STATED TASK: Start at the line containing "Turn this picture" and stop at the line containing "knurl_flat = 0.6"; copy those lines exactly, both ends included, and no others.

DATA EXCERPTS:
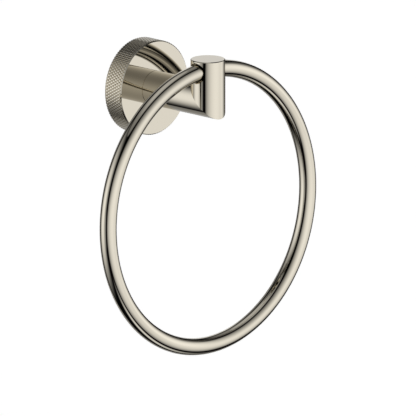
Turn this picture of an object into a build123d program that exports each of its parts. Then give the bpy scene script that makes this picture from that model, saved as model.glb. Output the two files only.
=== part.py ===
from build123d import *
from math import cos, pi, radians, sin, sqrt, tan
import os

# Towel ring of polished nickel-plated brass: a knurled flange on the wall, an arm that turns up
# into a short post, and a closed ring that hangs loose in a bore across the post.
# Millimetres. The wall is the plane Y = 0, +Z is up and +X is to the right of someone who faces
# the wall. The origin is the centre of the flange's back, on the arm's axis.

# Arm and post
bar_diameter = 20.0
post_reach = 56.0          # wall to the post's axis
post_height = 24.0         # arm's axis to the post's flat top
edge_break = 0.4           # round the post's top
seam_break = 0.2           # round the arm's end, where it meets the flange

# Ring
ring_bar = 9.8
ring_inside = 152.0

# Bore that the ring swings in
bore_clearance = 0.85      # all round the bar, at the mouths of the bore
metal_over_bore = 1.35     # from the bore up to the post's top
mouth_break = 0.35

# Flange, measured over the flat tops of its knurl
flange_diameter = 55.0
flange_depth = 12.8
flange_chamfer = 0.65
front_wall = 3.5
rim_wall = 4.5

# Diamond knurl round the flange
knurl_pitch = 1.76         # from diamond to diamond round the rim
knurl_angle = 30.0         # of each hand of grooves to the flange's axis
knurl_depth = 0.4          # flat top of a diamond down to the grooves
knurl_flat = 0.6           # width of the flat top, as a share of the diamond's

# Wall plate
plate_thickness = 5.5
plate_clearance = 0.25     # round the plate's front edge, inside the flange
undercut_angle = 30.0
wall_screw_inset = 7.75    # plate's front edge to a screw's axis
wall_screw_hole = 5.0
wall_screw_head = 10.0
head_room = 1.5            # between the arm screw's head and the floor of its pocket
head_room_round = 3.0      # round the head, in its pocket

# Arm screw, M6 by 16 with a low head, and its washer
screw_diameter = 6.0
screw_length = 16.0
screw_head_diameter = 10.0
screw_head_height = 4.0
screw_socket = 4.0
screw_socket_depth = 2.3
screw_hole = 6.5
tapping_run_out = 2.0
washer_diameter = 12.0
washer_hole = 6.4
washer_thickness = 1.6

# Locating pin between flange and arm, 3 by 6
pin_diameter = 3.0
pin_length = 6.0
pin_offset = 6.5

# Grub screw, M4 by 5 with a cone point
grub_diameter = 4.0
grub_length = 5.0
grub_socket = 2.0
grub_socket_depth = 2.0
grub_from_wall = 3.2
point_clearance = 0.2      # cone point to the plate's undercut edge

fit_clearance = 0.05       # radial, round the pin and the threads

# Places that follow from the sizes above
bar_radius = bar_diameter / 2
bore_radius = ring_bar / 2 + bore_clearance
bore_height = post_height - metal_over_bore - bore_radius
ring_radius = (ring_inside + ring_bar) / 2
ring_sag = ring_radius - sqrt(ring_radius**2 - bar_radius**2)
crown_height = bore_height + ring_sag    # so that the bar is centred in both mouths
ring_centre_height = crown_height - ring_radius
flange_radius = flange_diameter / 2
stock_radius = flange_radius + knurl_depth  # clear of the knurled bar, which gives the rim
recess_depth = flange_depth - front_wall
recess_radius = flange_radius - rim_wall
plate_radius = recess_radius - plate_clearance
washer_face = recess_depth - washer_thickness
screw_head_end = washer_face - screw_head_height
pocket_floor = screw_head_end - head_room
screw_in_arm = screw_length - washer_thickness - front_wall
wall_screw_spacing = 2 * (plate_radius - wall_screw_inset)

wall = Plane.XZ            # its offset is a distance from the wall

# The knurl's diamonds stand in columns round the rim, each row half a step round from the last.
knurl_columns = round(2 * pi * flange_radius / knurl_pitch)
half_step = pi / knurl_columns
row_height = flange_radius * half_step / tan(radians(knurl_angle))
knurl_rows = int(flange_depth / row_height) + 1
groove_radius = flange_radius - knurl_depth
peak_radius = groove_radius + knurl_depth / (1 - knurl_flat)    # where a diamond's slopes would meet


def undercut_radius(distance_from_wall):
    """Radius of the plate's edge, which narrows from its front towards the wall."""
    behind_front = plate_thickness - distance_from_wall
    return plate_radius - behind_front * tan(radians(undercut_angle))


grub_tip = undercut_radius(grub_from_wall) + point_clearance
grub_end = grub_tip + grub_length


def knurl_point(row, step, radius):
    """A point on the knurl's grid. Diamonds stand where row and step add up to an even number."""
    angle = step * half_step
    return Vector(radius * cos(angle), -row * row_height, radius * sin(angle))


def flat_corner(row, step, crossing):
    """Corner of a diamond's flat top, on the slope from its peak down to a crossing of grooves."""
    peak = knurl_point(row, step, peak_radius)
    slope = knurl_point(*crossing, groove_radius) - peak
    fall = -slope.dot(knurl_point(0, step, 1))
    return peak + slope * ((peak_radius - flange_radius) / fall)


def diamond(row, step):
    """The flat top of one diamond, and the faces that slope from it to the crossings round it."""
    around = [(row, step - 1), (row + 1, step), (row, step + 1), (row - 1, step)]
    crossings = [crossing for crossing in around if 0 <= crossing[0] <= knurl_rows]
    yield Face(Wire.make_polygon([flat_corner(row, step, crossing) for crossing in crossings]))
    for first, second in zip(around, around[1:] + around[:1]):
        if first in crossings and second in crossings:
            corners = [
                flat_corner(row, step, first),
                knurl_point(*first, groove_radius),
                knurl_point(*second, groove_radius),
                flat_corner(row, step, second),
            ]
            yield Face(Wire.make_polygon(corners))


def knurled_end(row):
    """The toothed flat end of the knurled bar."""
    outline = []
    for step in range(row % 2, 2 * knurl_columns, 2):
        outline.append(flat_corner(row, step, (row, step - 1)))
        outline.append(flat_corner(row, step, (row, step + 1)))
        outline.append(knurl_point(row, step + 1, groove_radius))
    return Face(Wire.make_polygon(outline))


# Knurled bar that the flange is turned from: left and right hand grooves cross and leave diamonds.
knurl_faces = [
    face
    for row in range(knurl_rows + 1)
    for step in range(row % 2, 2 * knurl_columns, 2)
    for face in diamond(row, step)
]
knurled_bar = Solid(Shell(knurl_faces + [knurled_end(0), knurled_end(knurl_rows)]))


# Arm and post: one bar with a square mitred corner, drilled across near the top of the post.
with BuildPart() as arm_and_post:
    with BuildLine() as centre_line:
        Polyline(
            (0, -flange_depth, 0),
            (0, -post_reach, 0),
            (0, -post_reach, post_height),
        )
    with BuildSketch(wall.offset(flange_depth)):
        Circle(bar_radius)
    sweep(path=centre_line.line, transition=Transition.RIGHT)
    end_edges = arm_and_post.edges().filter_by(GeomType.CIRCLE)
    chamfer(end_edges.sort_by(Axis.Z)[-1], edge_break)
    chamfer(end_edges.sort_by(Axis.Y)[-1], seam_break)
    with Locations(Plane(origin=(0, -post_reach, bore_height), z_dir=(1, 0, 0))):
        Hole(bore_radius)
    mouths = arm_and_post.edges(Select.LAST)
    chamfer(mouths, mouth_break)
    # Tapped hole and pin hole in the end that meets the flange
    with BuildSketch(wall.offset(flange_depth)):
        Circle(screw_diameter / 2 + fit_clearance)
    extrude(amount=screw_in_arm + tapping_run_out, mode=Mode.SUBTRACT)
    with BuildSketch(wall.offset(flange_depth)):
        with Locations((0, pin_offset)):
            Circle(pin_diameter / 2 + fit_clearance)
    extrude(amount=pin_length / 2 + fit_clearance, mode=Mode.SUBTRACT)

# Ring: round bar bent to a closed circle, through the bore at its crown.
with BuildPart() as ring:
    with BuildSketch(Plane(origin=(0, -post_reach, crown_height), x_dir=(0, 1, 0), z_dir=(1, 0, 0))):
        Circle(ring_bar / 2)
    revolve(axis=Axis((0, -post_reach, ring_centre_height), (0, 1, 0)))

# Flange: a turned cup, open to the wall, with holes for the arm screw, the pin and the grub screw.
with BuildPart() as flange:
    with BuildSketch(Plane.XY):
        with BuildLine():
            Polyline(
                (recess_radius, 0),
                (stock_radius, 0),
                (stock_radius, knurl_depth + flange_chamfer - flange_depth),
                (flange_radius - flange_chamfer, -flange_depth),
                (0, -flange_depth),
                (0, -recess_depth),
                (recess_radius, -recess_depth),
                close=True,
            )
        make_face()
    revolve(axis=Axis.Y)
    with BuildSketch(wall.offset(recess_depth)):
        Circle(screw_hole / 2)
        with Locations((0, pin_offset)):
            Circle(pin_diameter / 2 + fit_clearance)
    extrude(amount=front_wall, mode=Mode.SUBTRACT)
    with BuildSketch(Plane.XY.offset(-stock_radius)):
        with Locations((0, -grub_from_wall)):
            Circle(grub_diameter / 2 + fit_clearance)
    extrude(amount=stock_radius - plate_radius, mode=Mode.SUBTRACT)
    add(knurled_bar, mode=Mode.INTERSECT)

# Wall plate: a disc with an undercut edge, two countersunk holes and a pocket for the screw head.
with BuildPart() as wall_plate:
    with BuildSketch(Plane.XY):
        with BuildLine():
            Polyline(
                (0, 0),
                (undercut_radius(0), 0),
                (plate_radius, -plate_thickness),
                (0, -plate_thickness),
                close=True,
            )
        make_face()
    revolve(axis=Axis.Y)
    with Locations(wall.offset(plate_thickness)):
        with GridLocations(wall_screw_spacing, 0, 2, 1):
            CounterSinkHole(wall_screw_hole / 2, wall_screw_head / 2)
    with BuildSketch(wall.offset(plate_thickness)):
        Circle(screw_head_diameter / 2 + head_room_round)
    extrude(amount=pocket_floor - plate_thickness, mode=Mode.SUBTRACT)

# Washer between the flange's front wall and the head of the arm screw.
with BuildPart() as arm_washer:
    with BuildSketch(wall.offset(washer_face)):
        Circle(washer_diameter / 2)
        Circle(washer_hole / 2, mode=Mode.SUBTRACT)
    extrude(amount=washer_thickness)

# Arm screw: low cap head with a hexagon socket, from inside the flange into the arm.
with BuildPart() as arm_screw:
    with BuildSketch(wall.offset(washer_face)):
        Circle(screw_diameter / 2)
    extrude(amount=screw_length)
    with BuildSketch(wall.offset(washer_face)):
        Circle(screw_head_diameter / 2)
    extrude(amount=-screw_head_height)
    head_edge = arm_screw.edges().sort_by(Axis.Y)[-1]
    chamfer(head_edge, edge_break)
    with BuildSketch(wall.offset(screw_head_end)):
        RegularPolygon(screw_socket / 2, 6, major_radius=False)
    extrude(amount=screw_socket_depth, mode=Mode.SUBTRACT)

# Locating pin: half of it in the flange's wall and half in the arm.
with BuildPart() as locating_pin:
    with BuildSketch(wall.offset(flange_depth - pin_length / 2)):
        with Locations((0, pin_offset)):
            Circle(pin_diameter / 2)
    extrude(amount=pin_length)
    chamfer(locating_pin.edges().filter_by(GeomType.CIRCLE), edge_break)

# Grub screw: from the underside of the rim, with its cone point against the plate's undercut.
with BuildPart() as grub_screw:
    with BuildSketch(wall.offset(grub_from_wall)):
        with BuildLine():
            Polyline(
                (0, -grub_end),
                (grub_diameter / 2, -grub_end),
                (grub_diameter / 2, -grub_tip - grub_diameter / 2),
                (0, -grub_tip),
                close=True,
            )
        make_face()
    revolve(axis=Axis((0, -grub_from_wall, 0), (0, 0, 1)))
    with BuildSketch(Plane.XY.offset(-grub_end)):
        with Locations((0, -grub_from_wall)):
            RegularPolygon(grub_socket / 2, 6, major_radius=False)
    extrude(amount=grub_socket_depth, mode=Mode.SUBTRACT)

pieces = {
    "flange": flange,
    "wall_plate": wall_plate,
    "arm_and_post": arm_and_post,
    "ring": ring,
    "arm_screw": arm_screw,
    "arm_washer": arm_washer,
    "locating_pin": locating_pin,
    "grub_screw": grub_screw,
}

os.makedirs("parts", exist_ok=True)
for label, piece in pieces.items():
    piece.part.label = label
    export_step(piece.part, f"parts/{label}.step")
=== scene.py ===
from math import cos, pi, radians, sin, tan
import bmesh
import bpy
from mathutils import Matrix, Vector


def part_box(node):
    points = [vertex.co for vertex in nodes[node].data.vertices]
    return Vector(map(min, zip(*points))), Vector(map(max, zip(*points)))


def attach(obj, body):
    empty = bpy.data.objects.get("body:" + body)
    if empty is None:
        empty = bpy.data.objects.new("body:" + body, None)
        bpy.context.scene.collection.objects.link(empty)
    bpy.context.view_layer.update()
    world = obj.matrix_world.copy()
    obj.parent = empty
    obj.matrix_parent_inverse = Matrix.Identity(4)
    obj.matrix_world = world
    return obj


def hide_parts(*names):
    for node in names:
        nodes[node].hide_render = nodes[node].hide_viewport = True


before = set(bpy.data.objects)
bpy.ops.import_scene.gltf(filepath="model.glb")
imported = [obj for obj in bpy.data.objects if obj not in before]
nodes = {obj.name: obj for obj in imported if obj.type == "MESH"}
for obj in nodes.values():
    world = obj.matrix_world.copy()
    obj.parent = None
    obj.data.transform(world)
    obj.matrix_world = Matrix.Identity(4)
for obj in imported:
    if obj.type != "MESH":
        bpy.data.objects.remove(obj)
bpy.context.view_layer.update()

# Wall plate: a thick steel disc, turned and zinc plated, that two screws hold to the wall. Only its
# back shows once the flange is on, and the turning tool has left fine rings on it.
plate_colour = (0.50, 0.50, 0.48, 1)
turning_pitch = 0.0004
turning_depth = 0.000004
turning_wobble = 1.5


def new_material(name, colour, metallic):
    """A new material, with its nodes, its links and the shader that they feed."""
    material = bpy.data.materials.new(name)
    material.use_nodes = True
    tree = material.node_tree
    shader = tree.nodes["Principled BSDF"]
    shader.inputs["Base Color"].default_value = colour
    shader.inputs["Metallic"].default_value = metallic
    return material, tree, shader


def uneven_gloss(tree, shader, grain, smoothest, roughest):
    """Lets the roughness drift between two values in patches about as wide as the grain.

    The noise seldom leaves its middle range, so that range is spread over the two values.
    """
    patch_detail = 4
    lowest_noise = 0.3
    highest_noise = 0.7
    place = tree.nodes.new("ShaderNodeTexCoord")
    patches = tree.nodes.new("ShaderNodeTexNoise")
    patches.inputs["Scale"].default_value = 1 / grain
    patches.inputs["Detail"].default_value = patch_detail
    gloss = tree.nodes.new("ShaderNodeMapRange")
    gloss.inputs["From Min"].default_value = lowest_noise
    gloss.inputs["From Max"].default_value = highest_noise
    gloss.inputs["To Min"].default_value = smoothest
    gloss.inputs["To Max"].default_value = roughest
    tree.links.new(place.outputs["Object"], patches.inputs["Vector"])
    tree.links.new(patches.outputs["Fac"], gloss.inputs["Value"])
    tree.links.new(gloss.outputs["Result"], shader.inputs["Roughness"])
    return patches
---
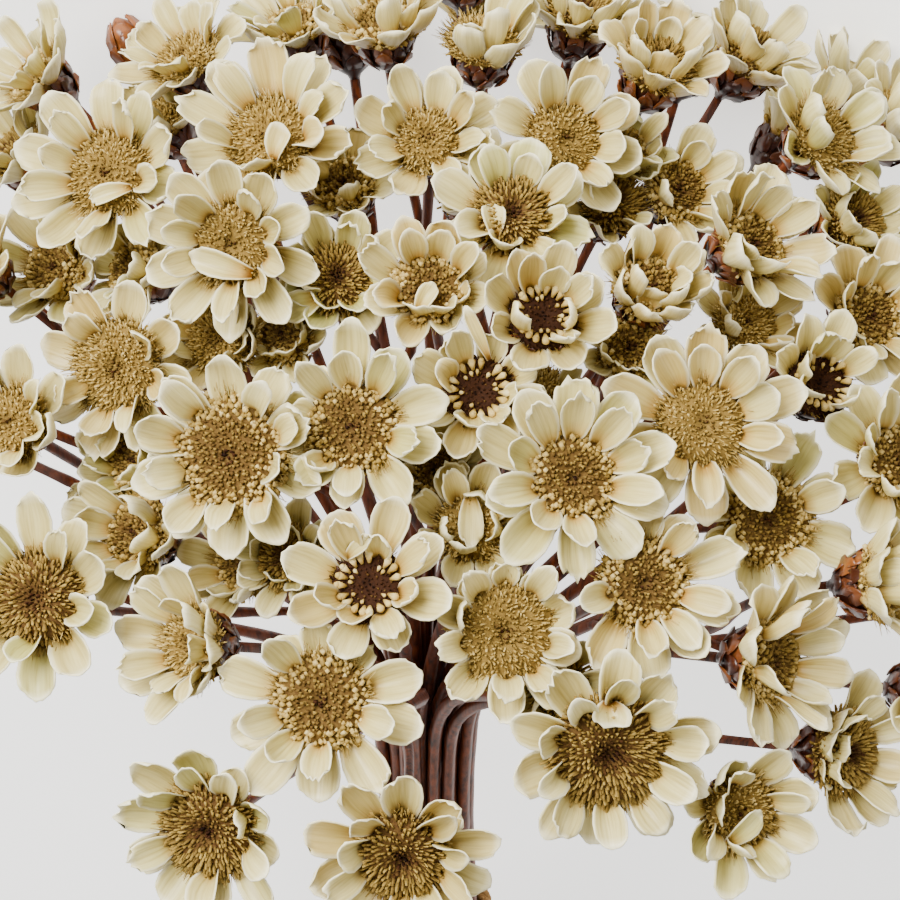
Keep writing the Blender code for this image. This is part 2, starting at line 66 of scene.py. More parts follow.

WRITTEN SOLUTION:
Turn this picture of an object into a build123d program that exports each of its parts. Then give the bpy scene script that makes this picture from that model, saved as model.glb. Output the two files only.
=== part.py ===
from build123d import *
from math import cos, pi, radians, sin, sqrt, tan
import os

# Towel ring of polished nickel-plated brass: a knurled flange on the wall, an arm that turns up
# into a short post, and a closed ring that hangs loose in a bore across the post.
# Millimetres. The wall is the plane Y = 0, +Z is up and +X is to the right of someone who faces
# the wall. The origin is the centre of the flange's back, on the arm's axis.

# Arm and post
bar_diameter = 20.0
post_reach = 56.0          # wall to the post's axis
post_height = 24.0         # arm's axis to the post's flat top
edge_break = 0.4           # round the post's top
seam_break = 0.2           # round the arm's end, where it meets the flange

# Ring
ring_bar = 9.8
ring_inside = 152.0

# Bore that the ring swings in
bore_clearance = 0.85      # all round the bar, at the mouths of the bore
metal_over_bore = 1.35     # from the bore up to the post's top
mouth_break = 0.35

# Flange, measured over the flat tops of its knurl
flange_diameter = 55.0
flange_depth = 12.8
flange_chamfer = 0.65
front_wall = 3.5
rim_wall = 4.5

# Diamond knurl round the flange
knurl_pitch = 1.76         # from diamond to diamond round the rim
knurl_angle = 30.0         # of each hand of grooves to the flange's axis
knurl_depth = 0.4          # flat top of a diamond down to the grooves
knurl_flat = 0.6           # width of the flat top, as a share of the diamond's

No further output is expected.